The Usefulness of Quantitative Electroencephalography in Diagnosis and Severity Evaluation of Delirium: A Retrospective Study

Objective Incontrovertible disease markers are absent in delirium. This study investigated the usefulness of quantitative electroencephalography (qEEG) in diagnosing delirium. Methods This retrospective case-control study reviewed medical records and qEEG data of 69 age/sex-matched patients (delirium group, n=30; control group, n=39). The first minute of artifact-free EEG data with eyes closed was selected. Nineteen electrodes’ sensitivity, specificity, and correlation with delirium rating scale-revised-98 were analyzed. Results On comparing the means of absolute power by frontal, central, and posterior regions, the delta and theta powers showed significant differences (p<0.001) in all regions, and the magnitude of the absolute power was higher in the delirium group than in the control group; only the posterior region showed a significant (p<0.001) difference in beta power.

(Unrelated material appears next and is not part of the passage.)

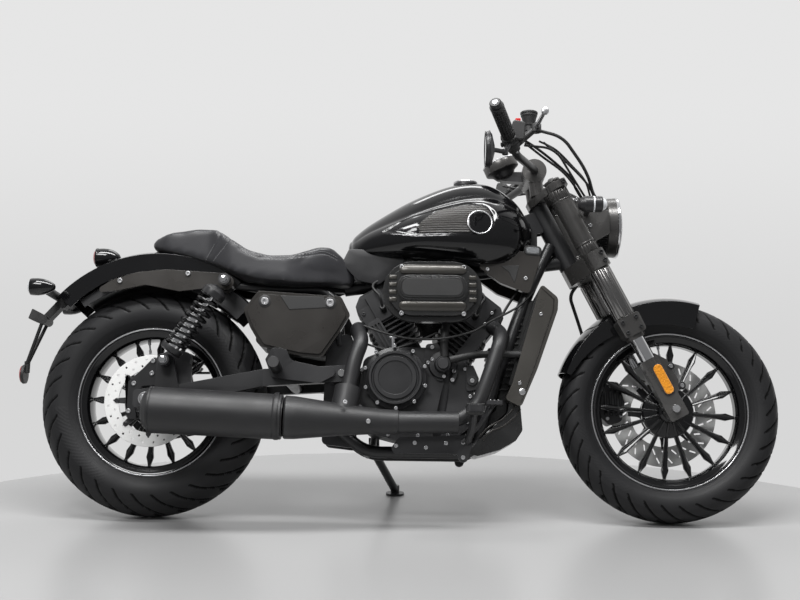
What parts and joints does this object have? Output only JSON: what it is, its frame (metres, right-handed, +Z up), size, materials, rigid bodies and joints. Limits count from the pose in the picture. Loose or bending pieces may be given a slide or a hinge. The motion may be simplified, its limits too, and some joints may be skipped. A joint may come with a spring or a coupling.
{
  "type": "cruiser motorcycle",
  "caption": "Full-size black V-twin cruiser motorcycle leaning on its side stand, with cast wheels, teardrop tank, low seat and one side muffler.",
  "frame": {"origin": "middle of the bounding box at floor level, under the parked machine", "axes": "+X forward along the machine, +Y to its left, the side of the side stand, +Z up from the floor it is parked on"},
  "size_m": [2.1019, 0.9246, 1.1305],
  "materials": {
    "bare_steel": "brushed",
    "black_plastic": "matte",
    "bronze_grey": "satin",
    "engine_black": "satin",
    "exhaust_black": "matte",
    "fork_grey": "satin",
    "gloss_black": "gloss",
    "lens_clear": "gloss",
    "radiator_core": "matte",
    "satin_black": "satin",
    "soft_rubber": "matte",
    "tyre_rubber": "matte",
    "vinyl": "satin"
  },
  "bodies": {
    "chassis": {"frame": "satin_black", "rear_struts": "bronze_grey", "rear_fender": "gloss_black", "seat": "vinyl", "fuel_tank": "gloss_black", "filler_cap": "satin_black", "neck_covers": "bronze_grey", "radiator": "radiator_core", "radiator_cover": "bronze_grey", "belly_pan": "bronze_grey", "crankcase": "engine_black", "cylinders": "engine_black", "engine_covers": "engine_black", "drive_cover": "black_plastic", "air_cleaner": "bronze_grey", "battery_box": "black_plastic", "side_covers": "bronze_grey", "exhaust_pipes": "exhaust_black", "muffler": "exhaust_black", "swingarm": "satin_black", "pivot_bolt": "bare_steel", "rear_axle": "bare_steel", "shock_springs": "satin_black", "shock_dampers": "bare_steel", "rear_caliper": "satin_black", "drive_belt": "soft_rubber", "front_pulley": "bare_steel", "tail_lamp": "satin_black", "plate_bracket": "black_plastic", "rear_signals": "satin_black", "passenger_pegs": "satin_black", "foot_controls": "satin_black", "coolant_hoses": "soft_rubber"},
    "steering": {"fork_legs": "fork_grey", "triple_clamps": "fork_grey", "risers": "fork_grey", "handlebar": "satin_black", "grips": "soft_rubber", "hand_controls": "black_plastic", "mirrors": "satin_black", "headlamp": "fork_grey", "headlamp_lens": "lens_clear", "front_signals": "satin_black", "speedometer": "satin_black", "front_fender": "gloss_black", "front_caliper": "satin_black", "front_axle": "bare_steel", "cables": "soft_rubber", "brake_hose": "soft_rubber"},
    "front_wheel": {"front_wheel": "gloss_black", "front_tyre": "tyre_rubber", "front_disc": "bare_steel"},
    "rear_wheel": {"rear_wheel": "gloss_black", "rear_tyre": "tyre_rubber", "rear_disc": "bare_steel", "rear_pulley": "satin_black"},
    "side_stand": {"side_stand": "satin_black"}
  },
  "joints": [
    {"name": "steering", "type": "hinge", "parent": "chassis", "child": "steering", "pos_m": [0.49485, -0.0416, 0.66643], "axis": [-0.4586, 0.215, 0.8622], "range_deg": [-35, 35]},
    {"name": "front_wheel_spin", "type": "hinge", "parent": "steering", "child": "front_wheel", "pos_m": [0.74796, -0.13387, 0.29638], "axis": [0, 0.9703, -0.2419], "continuous": true},
    {"name": "rear_wheel_spin", "type": "hinge", "parent": "chassis", "child": "rear_wheel", "pos_m": [-0.67404, -0.13169, 0.30511], "axis": [0, 0.9703, -0.2419], "continuous": true},
    {"name": "side_stand_fold", "type": "hinge", "parent": "chassis", "child": "side_stand", "pos_m": [-0.06904, -0.029, 0.15893], "axis": [0.0972, 0.7237, 0.6832], "range_deg": [0, 92]}
  ]
}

The spectral power of theta at the frontal region (area under the curve [AUC]=0.84) and theta at the central and posterior regions (AUC=0.83) showed 90% sensitivity and 79% specificity, respectively, in differentiating delirious patients and controls. The beta power of the central region showed a significant negative correlation with delirium severity (R=-0.457, p=0.011). Conclusion Power spectrum analysis of qEEG showed high accuracy in screening delirium among patients. The study suggests qEEG as a potential aid in diagnosing delirium.